III. UNDISPUTED FACTS AND BACKGROUND
The Bank gleans its facts from the Court's prior Opinion. Makino does not dispute any of those facts. Accordingly, those facts are incorporated here by reference. 300 B.R. at 316-18.
The Bank filed the instant motion for summary judgment on February 4, 2004. The Bank argues that there is no documentation objectively reflecting the parties' intent to create a security interest as required by North Carolina law. Because of this alleged deficiency in Makino's claim, the Bank seeks summary judgment, asking the Court to find that Makino has no interest capable of taking priority over the Bank's secured debt.
IV. DISCUSSION
The Court set forth the applicable authority in its prior Opinion regarding the creation of security interests under North Carolina law. See 300 B.R. at 319-324. Specifically, the Court noted:
Determining whether the parties intended to create a security interest is a two-step process. The first step requires the court to decide whether there is a written document or documents containing language that objectively indicates that the parties intended to create a security interest. . . . If such a document or documents exists, then the fact finder must determine whether the parties actually intended to create a security interest.
Id. at 324 (citations omitted).
The Bank argues that because Makino's purported security interest fails the test at step one-whether there is a written document or documents containing language that objectively indicates that the parties intended to create a security interest — the Court need never reach step two-whether the parties actually intended to create a security interest. The Bank contends that the Court declined to directly answer whether objectively, the written documents that exist indicate the parties' intent to create a security interest. It is on this question of law that the Bank seeks summary judgment.
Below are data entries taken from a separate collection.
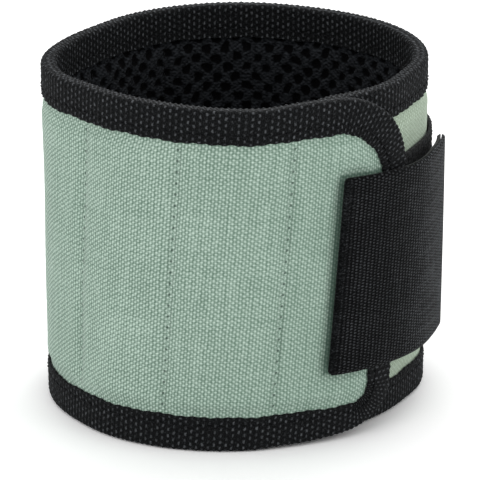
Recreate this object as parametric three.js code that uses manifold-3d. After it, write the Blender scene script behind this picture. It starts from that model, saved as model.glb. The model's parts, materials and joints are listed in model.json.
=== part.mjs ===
// Magnetic wristband: a padded fabric band rolled into a cuff that stands on its lower edge.
// The flap at the front lies over the band's inner end, and a hook-and-loop strap that is sewn
// to the flap runs on round the right side to a loop patch on the outside of the band.
// Units are millimetres and degrees, +Z is up and the viewer stands at -Y.
//
// Everything is placed on the band itself: a length along it, from 0 at the inner end to
// BAND_LENGTH at the flap's end, a height, and an offset outwards from the band's mid-surface.
// In plan the band follows a line whose radius changes with the turn, 0 at the front,
// 90 at the right and 360 at the front again.

import * as THREE from "three";
import { mergeVertices } from "three/addons/utils/BufferGeometryUtils.js";
import Module from "manifold-3d";

const wasm = await Module();
wasm.setup();

// Driving dimensions of the band.
const RING_RADIUS = 46.5;
const BAND_LENGTH = 330;
const BAND_HEIGHT = 88;
const INNER_END_RADIUS = 16;
const FLAP_TOP_RADIUS = 24;
const FLAP_BOTTOM_RADIUS = 13;
const EDGE_THICKNESS = 4.2;
const LAYER_CLEARANCE = 0.4;
const FIT = 0.3;
const FLAP_END_ANGLE = 417;
const MERGE_DISTANCE = 0.001;

// Angles that the rolled shape is worked out with.
const FULL_ANGLE = 360;
const QUARTER_ANGLE = 90;
const ANGLE_BEFORE_FLAP_END = 460;
const ANGLE_PAST_FLAP_END = 130;
const DIRECTION_ANGLE = 0.5;

// The rolled shape, hand-picked: turn, radius share at the top and at the bottom.
const PLAN_RADIUS_SHARES = [
  [5, 0.968, 0.996],
  [20, 0.944, 0.972],
  [35, 0.953, 0.976],
  [57, 1.002, 0.968],
  [75, 1.015, 0.987],
  [90, 1.056, 1.039],
  [108, 1.092, 1.085],
  [130, 1.114, 1.104],
  [155, 1.11, 1.1],
  [178, 1.108, 1.098],
  [195, 1.075, 1.066],
  [212, 1.024, 1.02],
  [230, 0.963, 0.966],
  [248, 0.959, 0.972],
  [270, 0.987, 0.961],
  [288, 0.976, 0.966],
  [306, 0.927, 0.974],
  [322, 0.927, 1.002],
  [342, 0.938, 1.013],
];

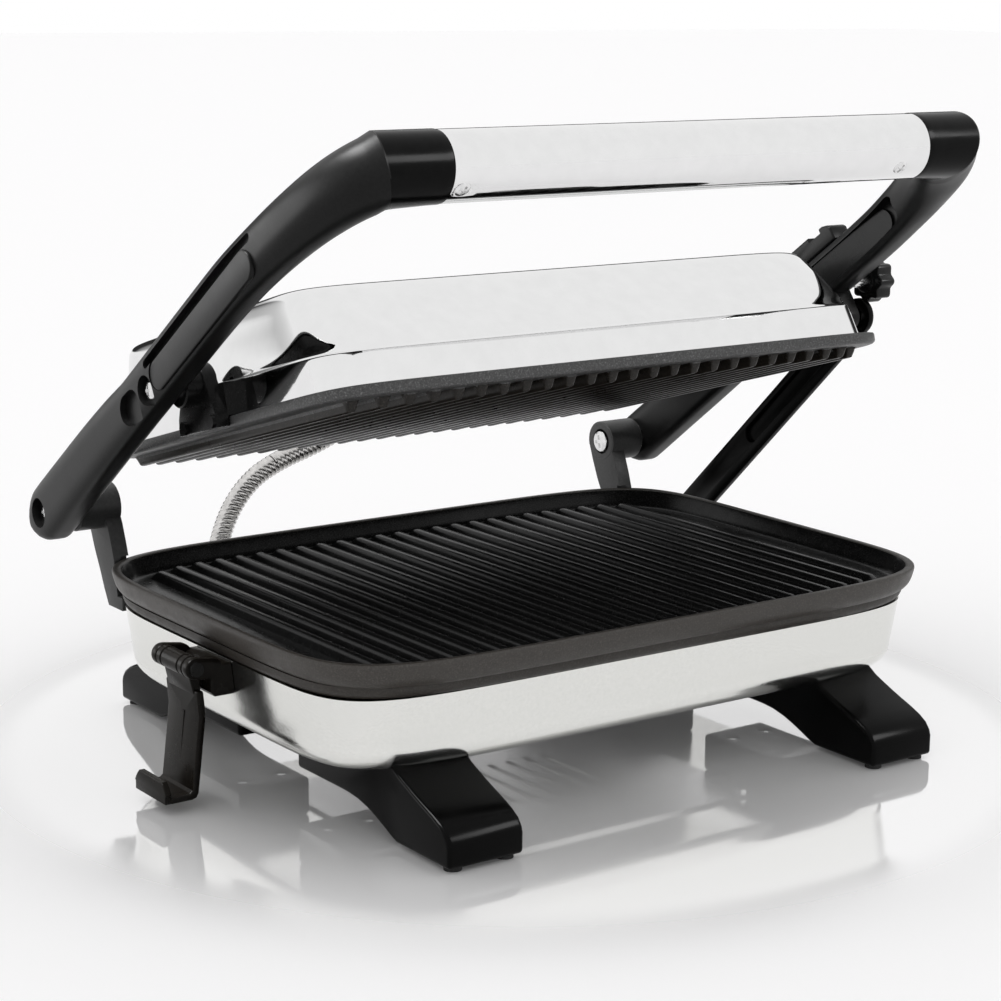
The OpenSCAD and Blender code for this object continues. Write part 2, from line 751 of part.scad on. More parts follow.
base_housing();
bottom_cover();
bottom_cover_screws();
lower_grill_plate();
lower_plate_bezel();
lower_heating_element();
lower_heat_shield();
thermostat();
front_foot_left();
front_foot_right();
rear_foot_left();
rear_foot_right();
foot_pads();
foot_screws();
hinge_post_left();
hinge_post_right();
latch_bracket();
latch_pin();
stay_bracket();
stay_pivot_pin();
cord_inlet();
lower_conduit_gland();
lower_conduit();
arm_left();
arm_right();
arm_cover_left();
arm_cover_right();
arm_trim_left();
handle_tube();
handle_screws();
hinge_bolts();
hinge_washers();
lid_pivot_bolts();
stay_stud();
knob_stud();
arm_stop_block();
lid_shell();
upper_grill_plate();
upper_heating_element();
upper_heat_shield();
lid_bracket_left();
lid_bracket_right();
lid_bracket_screws();
upper_conduit_gland();
upper_conduit();
lock_knob();
lid_stay();
latch_strap();
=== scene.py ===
import json
import math

import bmesh
import bpy
from mathutils import Matrix, Vector

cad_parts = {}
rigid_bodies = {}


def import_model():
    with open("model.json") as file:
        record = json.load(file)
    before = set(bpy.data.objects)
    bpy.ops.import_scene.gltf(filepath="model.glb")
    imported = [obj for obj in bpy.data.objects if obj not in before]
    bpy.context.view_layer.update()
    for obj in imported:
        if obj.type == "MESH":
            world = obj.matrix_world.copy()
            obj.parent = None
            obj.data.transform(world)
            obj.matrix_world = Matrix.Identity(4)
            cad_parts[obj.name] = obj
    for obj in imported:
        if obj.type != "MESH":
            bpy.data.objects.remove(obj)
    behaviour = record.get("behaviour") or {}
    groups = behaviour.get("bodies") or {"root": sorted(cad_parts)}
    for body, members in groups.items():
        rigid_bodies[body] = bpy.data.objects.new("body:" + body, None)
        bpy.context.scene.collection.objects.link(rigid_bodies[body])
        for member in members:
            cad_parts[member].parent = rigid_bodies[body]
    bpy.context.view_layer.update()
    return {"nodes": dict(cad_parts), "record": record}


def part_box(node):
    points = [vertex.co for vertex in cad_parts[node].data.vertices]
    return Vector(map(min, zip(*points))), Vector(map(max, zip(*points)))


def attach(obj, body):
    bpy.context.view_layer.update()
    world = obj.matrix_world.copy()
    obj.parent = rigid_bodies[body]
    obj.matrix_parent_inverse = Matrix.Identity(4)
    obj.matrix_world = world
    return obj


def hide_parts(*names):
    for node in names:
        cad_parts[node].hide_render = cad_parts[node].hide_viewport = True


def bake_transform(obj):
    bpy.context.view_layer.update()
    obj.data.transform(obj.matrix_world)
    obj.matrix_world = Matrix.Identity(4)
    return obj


MM = 0.001
SIDE = {-1: "left", 1: "right"}
MERGE = 0.00001

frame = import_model()


# ---- sizes in millimetres, read from the frame where the frame has them


def box_mm(node):
    low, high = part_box(node)
    return [v / MM for v in low], [v / MM for v in high]


def joint_point(name):
    """Place of a joint's axis, in millimetres."""
    for joint in frame["record"]["behaviour"]["joints"]:
        if joint["name"] == name:
            return [v / MM for v in joint["pos_m"]]
    raise KeyError(name)


RIM_LOW, RIM_HIGH = box_mm("lower_grill_plate")
RIM_W = RIM_HIGH[0]
RIM_D = (RIM_HIGH[1] - RIM_LOW[1]) / 2
RIM_Y = (RIM_HIGH[1] + RIM_LOW[1]) / 2
RIM_TOP = RIM_HIGH[2]
RIM_STEP = RIM_LOW[2]
RIM_EXP = 6.5
PLATE_FLOOR = RIM_STEP + 1.8
RIB_PITCH = 10.8
RIB_COUNT = 25
RIB_HEIGHT = 4.4
BEZEL_LOW, BEZEL_HIGH = box_mm("lower_plate_bezel")
BEZEL_HOLE = (147, 98.4)
BODY_BOTTOM = box_mm("base_housing")[0][2]
BODY_A, BODY_B = 152.3, 102.2
BODY_EXP = 7.2
BODY_FILLET = 10.0
BODY_WALL = 1.6
BODY_LEAN, BODY_LEAN_RISE = 2.5, 21.0
FIT_GAP = 0.3
RING_COUNT = 320

HINGE = joint_point("handle_hinge")
PIVOT = joint_point("lid_tilt")
STAY_FOOT = joint_point("stay_pivot")
KNOB = joint_point("knob_turn")
LATCH = joint_point("latch_swing")

# arms and tube: s runs from the hinge to the handle, p across the arm towards its upper side
ARM_RISE = math.radians(35.7)
REACH = 281.9
ARM_IN = 159.0
ARM_OUT = 173.0
ARM_PIVOT = (123.3, -3.8)
ARM_PANEL = ((136, -3.2), (221.5, -3.2))
BOLT_HEAD_X = ARM_OUT - 3.4
CUT_OUT = ARM_OUT + 4
STUD = (163.8, -20.4)
STAY_X, STAY_T = 175.2, 3
TUBE_R = 13.6
CAP_IN = 119.0
CAP_FROM, CAP_OUT, CAP_LEAN = 255, 143.0, 5.2
TUBE_SCREW_X = (-114.0, 105.0)
TUBE_SCREW_TURN = math.radians(126)

# lid
LID_TILT = math.radians(16.1)
PIVOT_ALONG = 104.2
PIVOT_RISE = 19.6
LID_W = 144.0
LID_FRONT = 3.0
LID_REAR = 220.0


# ---- places of the moving groups


def arm_point(x, s, p):
    """Point beside an arm: s runs from the hinge to the handle, p to the arm's upper side."""
    c, t = math.cos(ARM_RISE), math.sin(ARM_RISE)
    return (x, HINGE[1] - s * c + p * t, HINGE[2] + s * t + p * c)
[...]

In making the determination of whether objectively the documents indicate that the parties intended to create a security interest, the Court posited:
Looking beyond the financing statement to the terms and conditions accompanying the Makino invoices, the Court finds that these documents fall short of clearly manifesting OMC's intent to grant, create and proved for a security interest. . . . Although the language itself strongly demonstrates Makino's intention to create such a security interest, there is no real indication of OMC's acquiescence.
. . .
Consideration of the financing statement in conjunction with the invoice terms and conditions presents a close call as to whether the documents indicate that the parties intended to create a security interest. However, even if the Court were to find, as a matter of law, that the documents objectively reflect the parties' intent to create a security interest, the Bank disputes that OMC actually intended to do so.
Id. at 324-25.
The Court found that examination of the financing statement, which was allegedly signed by an agent of OMC but did not reference the invoices, and examination of the invoice terms and conditions, which were not signed by an agent of OMC but included language whereby Makino reserved a security interest, presented a "close call" on the issue of whether those documents objectively reflect the parties' intent to create a security interest. Id. at 325. While this determination is a question of law, the Court finds that summary judgment is not appropriate because further inquiry into the facts of the matter is necessary to clarify the application of the law. See Brockbank v. Best Capital Corp., 341 S.C. 372, 378, 534 S.E.2d 688, 692 (2000) (citation omitted). The limited record before the Court lacks evidence of what OMC's actual intent was regarding the reserved security interest asserted by Makino. The Bank's papers remain as silent on this point for this motion as were Makino's papers on its prior motion for summary judgment. Accordingly, the Court denies the Bank's motion for summary judgment because it fails to adequately demonstrate that it is entitled to judgment as a matter of law.
V. CONCLUSION
For the foregoing reasons, the Court denies the Bank's motion for summary judgment.
This Opinion constitutes the Court's findings of fact and conclusions of law in accordance with Federal Rule of Bankruptcy Procedure 7052. A separate order shall be entered pursuant to Federal Rule of Bankruptcy Procedure 9021.
ORDER
For the reasons set forth in a Memorandum Opinion dated the 20th day of April 2004, the Court denies the motion of Bank of America, N.A. for summary judgment.